### [Given exercise]
Every line that includes the word "caption" is to be listed.

═══ Source data

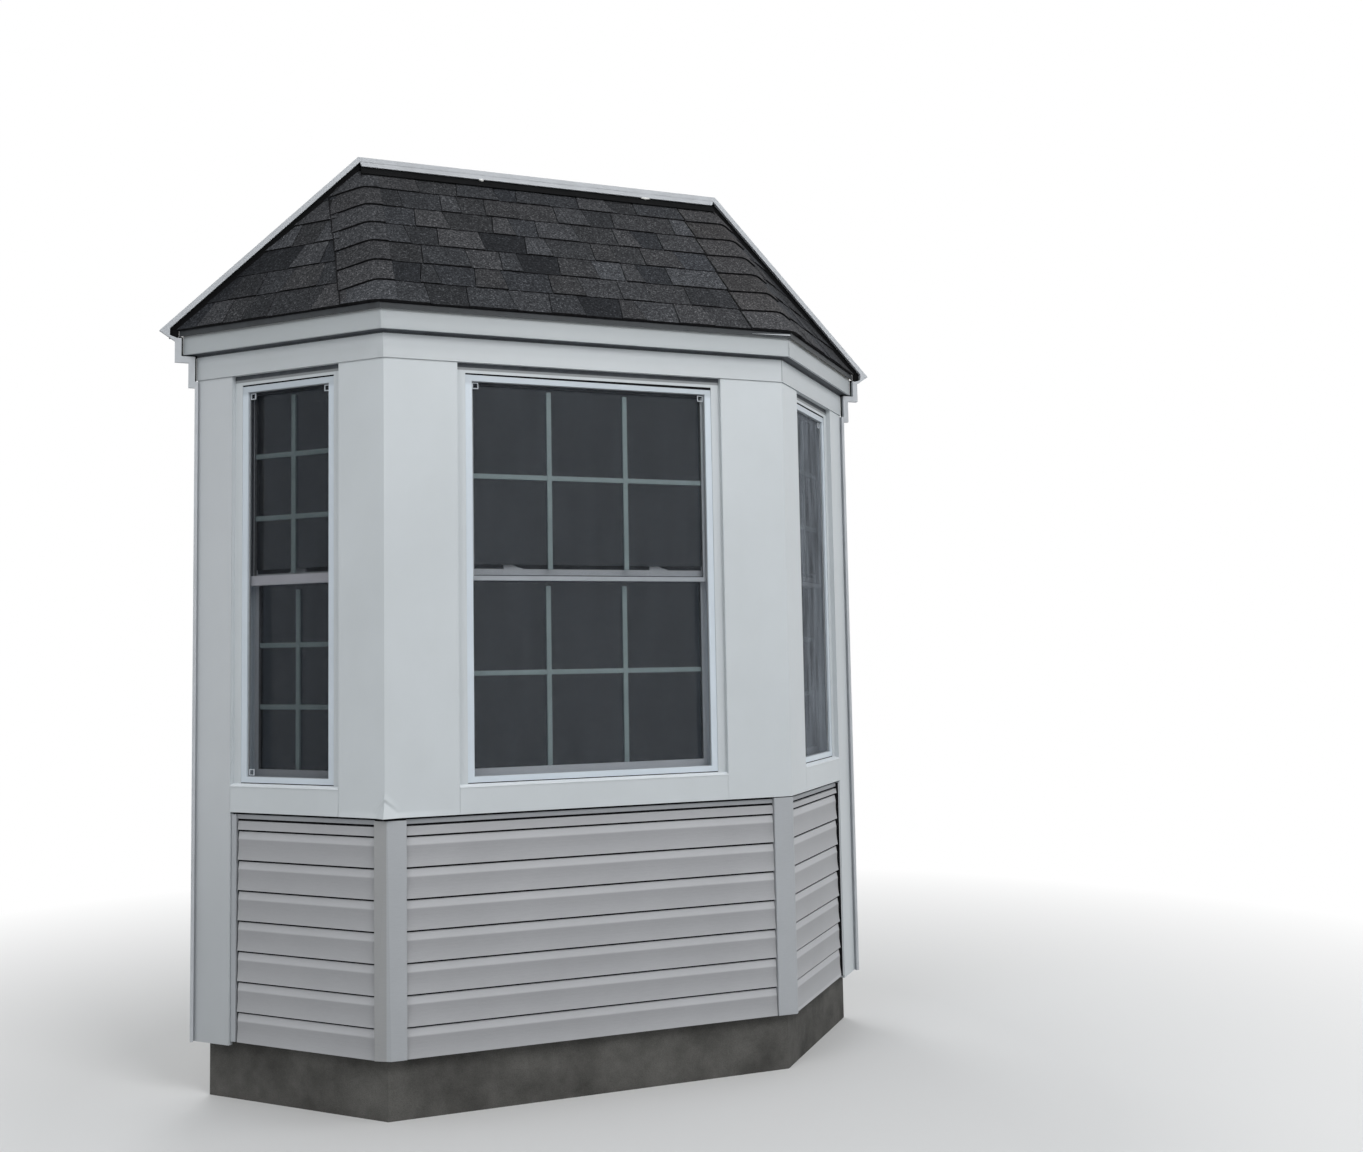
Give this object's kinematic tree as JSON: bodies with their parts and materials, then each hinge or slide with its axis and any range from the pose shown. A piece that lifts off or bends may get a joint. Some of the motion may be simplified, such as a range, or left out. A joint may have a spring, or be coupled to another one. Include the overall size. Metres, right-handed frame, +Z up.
{
  "type": "three-sided bay window with a hipped roof",
  "caption": "Three-sided bay window with double-hung windows, white trim, lap-sided apron, hipped shingle roof and low foundation, cut off at the house wall.",
  "frame": {"origin": "middle of the bottom of the bay's bounding box, on the ground", "axes": "+Z up, +Y towards the house wall, +X along the wall to the right as seen from outside"},
  "size_m": [3.2132, 0.695, 3.7849],
  "materials": {
    "foundation": "dark parged masonry, rough",
    "lumber": "sawn softwood framing",
    "plywood": "softwood plywood, flat",
    "floor_boards": "oak strip floor, satin varnish",
    "lining": "painted plasterboard, matte",
    "inner_trim": "white painted wood, semi-gloss",
    "shingles": "charcoal laminated asphalt shingles with mineral granules",
    "drip_edge": "black coated sheet metal",
    "flashing": "dark coated step flashing",
    "channel": "white vinyl channel",
    "siding": "warm grey vinyl lap siding, low sheen, fine grain",
    "siding_trim": "grey vinyl corner post and channels, low sheen",
    "trim": "white coated aluminium trim coil over boards, satin",
    "window_frame": "white extruded vinyl, satin",
    "sash": "white extruded vinyl, satin",
    "glass": "clear insulated glass",
    "screen": "charcoal woven insect mesh in a slim frame"
  },
  "bodies": {
    "root": {"foundation": "foundation", "sill_plate": "lumber", "floor_joists": "lumber", "subfloor": "plywood", "floor_boards": "floor_boards", "knee_wall_left": "lumber", "knee_wall_front": "lumber", "knee_wall_right": "lumber", "corner_post_left": "lumber", "corner_post_right": "lumber", "end_post_left": "lumber", "end_post_right": "lumber", "header": "lumber", "lining": "lining", "baseboard": "inner_trim", "ceiling": "lining", "ceiling_joists": "lumber", "ridge_board": "lumber", "common_rafters": "lumber", "hip_rafters": "lumber", "jack_rafters": "lumber", "wall_rafters": "lumber", "roof_deck": "plywood", "shingles_left": "shingles", "shingles_front": "shingles", "shingles_right": "shingles", "drip_edge": "drip_edge", "wall_flashing": "flashing", "wall_channel": "channel", "siding_left": "siding", "siding_front": "siding", "siding_right": "siding", "siding_corners": "siding_trim", "siding_channels": "siding_trim", "wall_trim": "trim", "corner_panels": "trim", "sill_band": "trim", "frieze": "trim", "fascia": "trim", "window_jambs": "trim", "window_casings": "inner_trim", "frame_left": "window_frame", "frame_front": "window_frame", "frame_right": "window_frame", "upper_sash_left": "sash", "upper_sash_front": "sash", "upper_sash_right": "sash", "lower_sash_left": "sash", "lower_sash_front": "sash", "lower_sash_right": "sash", "glass": "glass", "insect_screens": "screen"}
  },
  "joints": []
}
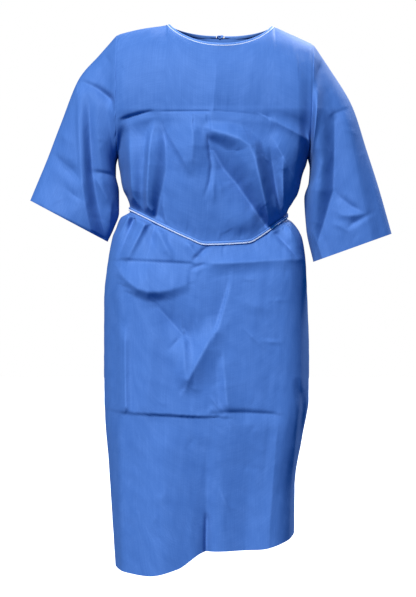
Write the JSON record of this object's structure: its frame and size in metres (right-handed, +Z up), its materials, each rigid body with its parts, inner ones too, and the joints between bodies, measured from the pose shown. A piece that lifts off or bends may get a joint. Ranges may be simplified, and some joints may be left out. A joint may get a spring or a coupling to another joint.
{
  "type": "disposable exam gown",
  "caption": "Worn-form exam gown of thin blue non-woven cloth: round bound neck, wide elbow sleeves, narrow tie belt, and back panels that lap and tie.",
  "frame": {"origin": "middle of the shoulder line, between the tops of the two shoulders, where the wearer holds the gown up", "axes": "+Z up along the worn gown, -Y out of its front, +X to the wearer's left"},
  "size_m": [0.7272, 0.2872, 1.0935],
  "materials": {
    "front": "matte thin non-woven cloth",
    "back_right": "matte thin non-woven cloth",
    "back_left": "matte thin non-woven cloth",
    "sleeve_right": "matte thin non-woven cloth",
    "sleeve_left": "matte thin non-woven cloth",
    "neck_binding": "matte narrow folded tape",
    "neck_knot": "matte narrow folded tape",
    "neck_tail_right": "matte narrow folded tape",
    "neck_tail_left": "matte narrow folded tape",
    "belt": "matte narrow folded tape",
    "belt_knot": "matte narrow folded tape",
    "belt_tail_right": "matte narrow folded tape",
    "belt_tail_left": "matte narrow folded tape"
  },
  "bodies": {
    "root": {"front": "front", "back_right": "back_right", "back_left": "back_left", "sleeve_right": "sleeve_right", "sleeve_left": "sleeve_left", "neck_binding": "neck_binding", "neck_knot": "neck_knot", "neck_tail_right": "neck_tail_right", "neck_tail_left": "neck_tail_left", "belt": "belt", "belt_knot": "belt_knot", "belt_tail_right": "belt_tail_right", "belt_tail_left": "belt_tail_left"}
  },
  "joints": []
}
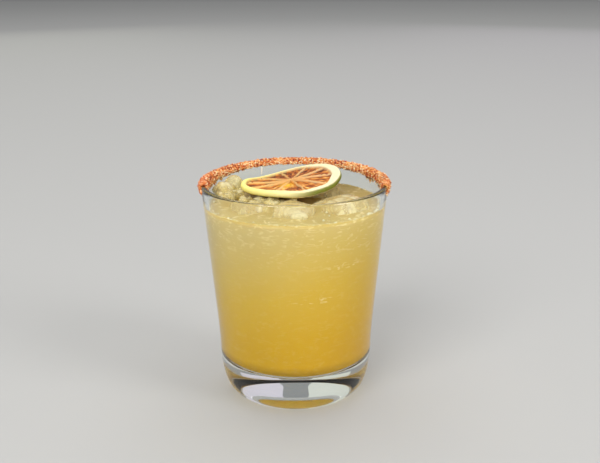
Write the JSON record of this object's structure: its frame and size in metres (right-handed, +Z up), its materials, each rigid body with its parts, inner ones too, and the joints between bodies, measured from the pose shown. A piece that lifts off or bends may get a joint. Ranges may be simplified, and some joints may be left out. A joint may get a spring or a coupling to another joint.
{
  "type": "margarita cocktail",
  "caption": "Margarita on ice in a heavy-based tumbler with rounded heel, chilli-salt crust round the back of the rim and a dried lime wheel on top.",
  "frame": {"origin": "on the surface the glass stands on, at the middle of its foot", "axes": "+Z up along the glass's axis, -Y towards the front, where the rim has no salt, +X to the right of someone looking at the front"},
  "size_m": [0.0924, 0.09, 0.1082],
  "materials": {
    "clear_glass": "smooth, clear",
    "margarita": "cloudy liquid with a smooth surface",
    "clear_ice": "wet, slightly cloudy",
    "dried_lime": "dried fruit",
    "chilli_salt": "coarse grains"
  },
  "bodies": {
    "root": {"glass": "clear_glass", "drink": "margarita", "lime_wheel": "dried_lime", "salt_rim": "chilli_salt", "ice_1": "clear_ice", "ice_2": "clear_ice", "ice_3": "clear_ice", "ice_4": "clear_ice", "ice_5": "clear_ice", "ice_6": "clear_ice", "ice_7": "clear_ice"}
  },
  "joints": []
}
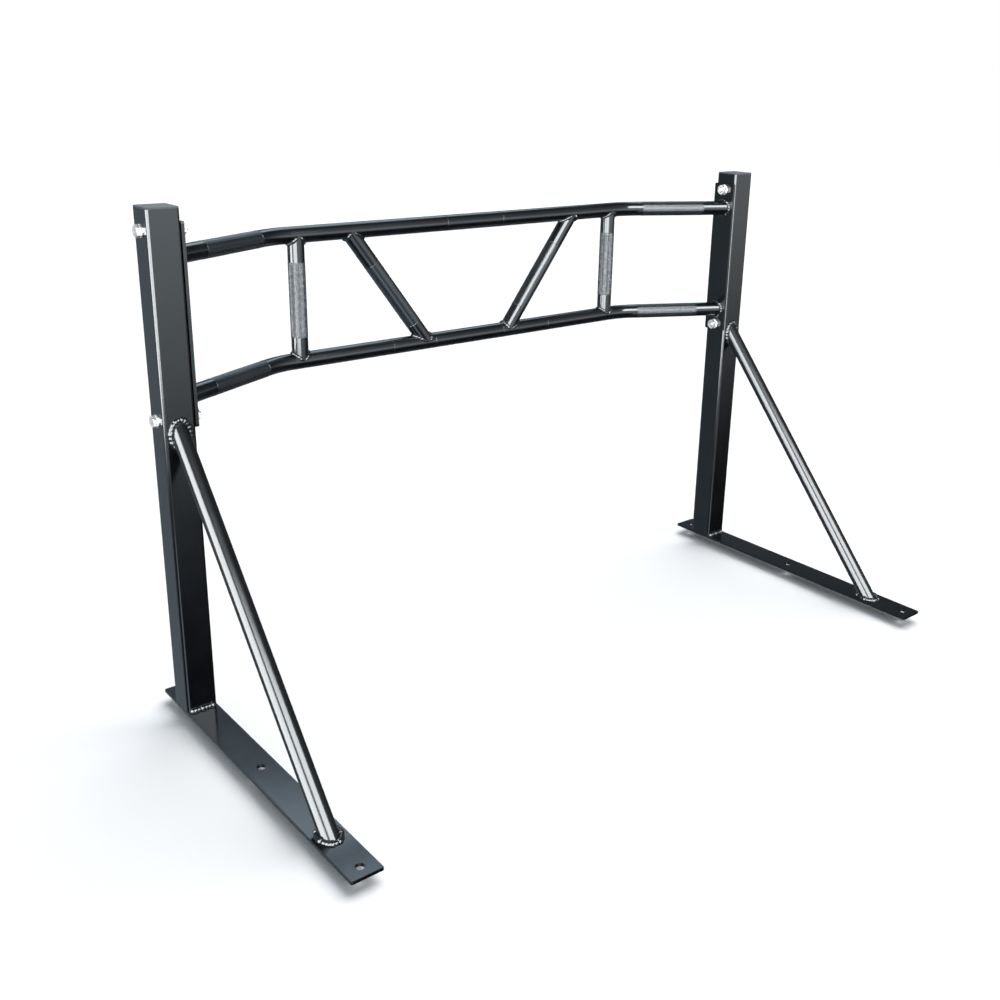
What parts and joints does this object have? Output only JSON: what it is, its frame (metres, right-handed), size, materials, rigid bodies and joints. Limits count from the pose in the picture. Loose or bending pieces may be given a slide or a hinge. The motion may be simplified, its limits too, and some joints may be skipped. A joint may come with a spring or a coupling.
{
  "type": "multi-grip pull-up bar",
  "caption": "Bolt-on pull-up rack: two posts on drilled anchor plates with slanted braces carry an upper and a lower bar joined by upright and angled knurled grips.",
  "frame": {"origin": "centre of the rectangle of four outer anchor holes, on the mounting face of the two anchor plates", "axes": "+X along the bars, +Y from the braces towards the posts, +Z away from the mounting face"},
  "size_m": [1.3008, 0.6409, 0.804],
  "materials": {
    "black_paint": "satin black powder coat",
    "weld_bead": "glossy, over a rippled bead",
    "zinc_plated_steel": "bright zinc plating",
    "cap_plastic": "grey moulded plastic"
  },
  "bodies": {
    "root": {"left_angled_grip": "black_paint", "left_angled_grip_foot_weld": "weld_bead", "left_angled_grip_top_weld": "weld_bead", "left_brace": "black_paint", "left_brace_foot_weld": "weld_bead", "left_brace_top_weld": "weld_bead", "left_flange": "black_paint", "left_foot_plate": "black_paint", "left_grip": "black_paint", "left_grip_foot_weld": "weld_bead", "left_grip_top_weld": "weld_bead", "left_lower_bar_weld": "weld_bead", "left_lower_bolt": "zinc_plated_steel", "left_lower_head_washer": "zinc_plated_steel", "left_lower_nut": "zinc_plated_steel", "left_lower_nut_washer": "zinc_plated_steel", "left_post": "black_paint", "left_post_back_weld": "weld_bead", "left_post_cap": "cap_plastic", "left_post_front_weld": "weld_bead", "left_upper_bar_weld": "weld_bead", "left_upper_bolt": "zinc_plated_steel", "left_upper_head_washer": "zinc_plated_steel", "left_upper_nut": "zinc_plated_steel", "left_upper_nut_washer": "zinc_plated_steel", "lower_bar": "black_paint", "right_angled_grip": "black_paint", "right_angled_grip_foot_weld": "weld_bead", "right_angled_grip_top_weld": "weld_bead", "right_brace": "black_paint", "right_brace_foot_weld": "weld_bead", "right_brace_top_weld": "weld_bead", "right_flange": "black_paint", "right_foot_plate": "black_paint", "right_grip": "black_paint", "right_grip_foot_weld": "weld_bead", "right_grip_top_weld": "weld_bead", "right_lower_bar_weld": "weld_bead", "right_lower_bolt": "zinc_plated_steel", "right_lower_head_washer": "zinc_plated_steel", "right_lower_nut": "zinc_plated_steel", "right_lower_nut_washer": "zinc_plated_steel", "right_post": "black_paint", "right_post_back_weld": "weld_bead", "right_post_cap": "cap_plastic", "right_post_front_weld": "weld_bead", "right_upper_bar_weld": "weld_bead", "right_upper_bolt": "zinc_plated_steel", "right_upper_head_washer": "zinc_plated_steel", "right_upper_nut": "zinc_plated_steel", "right_upper_nut_washer": "zinc_plated_steel", "upper_bar": "black_paint"}
  },
  "joints": []
}
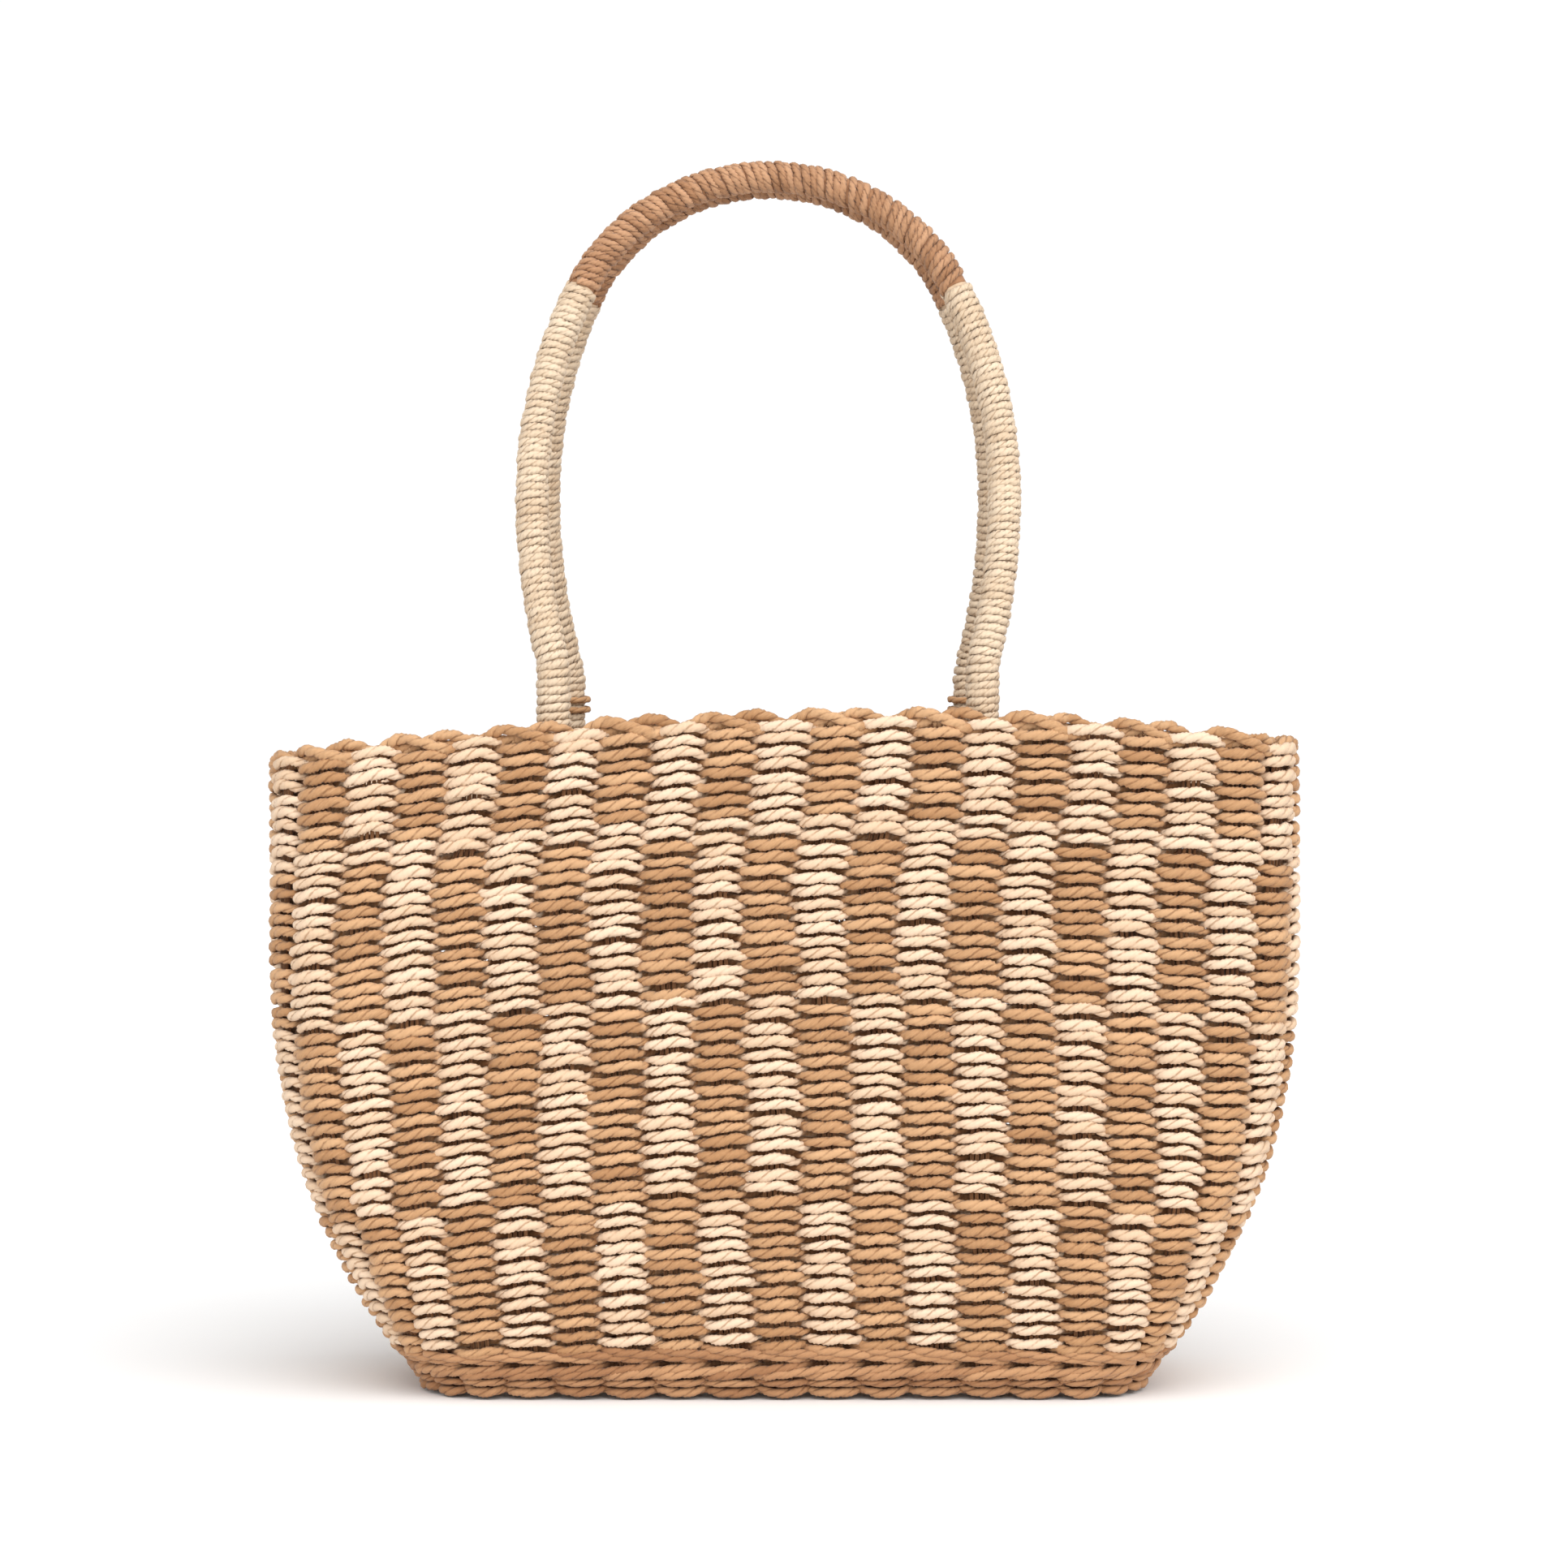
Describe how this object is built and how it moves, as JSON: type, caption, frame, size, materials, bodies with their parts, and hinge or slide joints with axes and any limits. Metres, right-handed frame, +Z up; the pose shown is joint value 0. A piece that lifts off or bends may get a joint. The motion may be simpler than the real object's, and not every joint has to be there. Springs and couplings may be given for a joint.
{
  "type": "woven market basket",
  "caption": "Woven market basket with a flared oval-cornered body in two alternating cord colours, a scalloped rim, and two wrapped arched handles that tilt.",
  "frame": {"origin": "on the table under the middle of the foot", "axes": "+Z up, +X along the width to the right of someone who faces the front, front towards -Y"},
  "size_m": [0.43, 0.152, 0.5196],
  "materials": {
    "tan_cord": "twisted paper cord, matte",
    "cream_cord": "twisted paper cord, matte",
    "grip_wrap": "wound flat cord, matte",
    "stake_cord": "bundled thin cord, matte",
    "core_rope": "rope, hidden"
  },
  "bodies": {
    "root": {"cross_stakes": "stake_cord", "right_end_stakes": "stake_cord", "left_end_stakes": "stake_cord", "floor_under_layer": "tan_cord", "floor_upper_layer": "tan_cord", "foot_border": "tan_cord", "lower_wale": "tan_cord", "upper_wale": "tan_cord", "tier_4_tan_cord": "tan_cord", "tier_4_cream_cord": "cream_cord", "tier_3_tan_cord": "tan_cord", "tier_3_cream_cord": "cream_cord", "tier_2_tan_cord": "tan_cord", "tier_2_cream_cord": "cream_cord", "tier_1_tan_cord": "tan_cord", "tier_1_cream_cord": "cream_cord", "rim_border": "tan_cord", "front_left_tail_core": "core_rope", "front_left_tail_wrap": "cream_cord", "front_left_ties": "tan_cord", "front_right_tail_core": "core_rope", "front_right_tail_wrap": "cream_cord", "front_right_ties": "tan_cord", "back_left_tail_core": "core_rope", "back_left_tail_wrap": "cream_cord", "back_left_ties": "tan_cord", "back_right_tail_core": "core_rope", "back_right_tail_wrap": "cream_cord", "back_right_ties": "tan_cord"},
    "front_handle": {"front_handle_core": "core_rope", "front_grip_wrap": "grip_wrap", "front_left_leg_wrap": "cream_cord", "front_right_leg_wrap": "cream_cord"},
    "back_handle": {"back_handle_core": "core_rope", "back_grip_wrap": "grip_wrap", "back_left_leg_wrap": "cream_cord", "back_right_leg_wrap": "cream_cord"}
  },
  "joints": [
    {"name": "front_handle_tilt", "type": "hinge", "parent": "root", "child": "front_handle", "pos_m": [-0.006, -0.0567, 0.3037], "axis": [1, 0, 0], "range_deg": [0, 85]},
    {"name": "back_handle_tilt", "type": "hinge", "parent": "root", "child": "back_handle", "pos_m": [-0.006, 0.0567, 0.3037], "axis": [-1, 0, 0], "range_deg": [0, 85]}
  ]
}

══════

### [Task result]
  "caption": "Three-sided bay window with double-hung windows, white trim, lap-sided apron, hipped shingle roof and low foundation, cut off at the house wall.",
  "caption": "Worn-form exam gown of thin blue non-woven cloth: round bound neck, wide elbow sleeves, narrow tie belt, and back panels that lap and tie.",
  "caption": "Margarita on ice in a heavy-based tumbler with rounded heel, chilli-salt crust round the back of the rim and a dried lime wheel on top.",
  "caption": "Bolt-on pull-up rack: two posts on drilled anchor plates with slanted braces carry an upper and a lower bar joined by upright and angled knurled grips.",
Describe how this object is built and how it moves, as JSON: type, caption, frame, size, materials, bodies with their parts, and hinge or slide joints with axes and any limits. Metres, right-handed frame, +Z up; the pose shown is joint value 0. A piece that lifts off or bends may get a joint. The motion may be simpler than the real object's, and not every joint has to be there. Springs and couplings may be given for a joint.
  "caption": "Woven market basket with a flared oval-cornered body in two alternating cord colours, a scalloped rim, and two wrapped arched handles that tilt.",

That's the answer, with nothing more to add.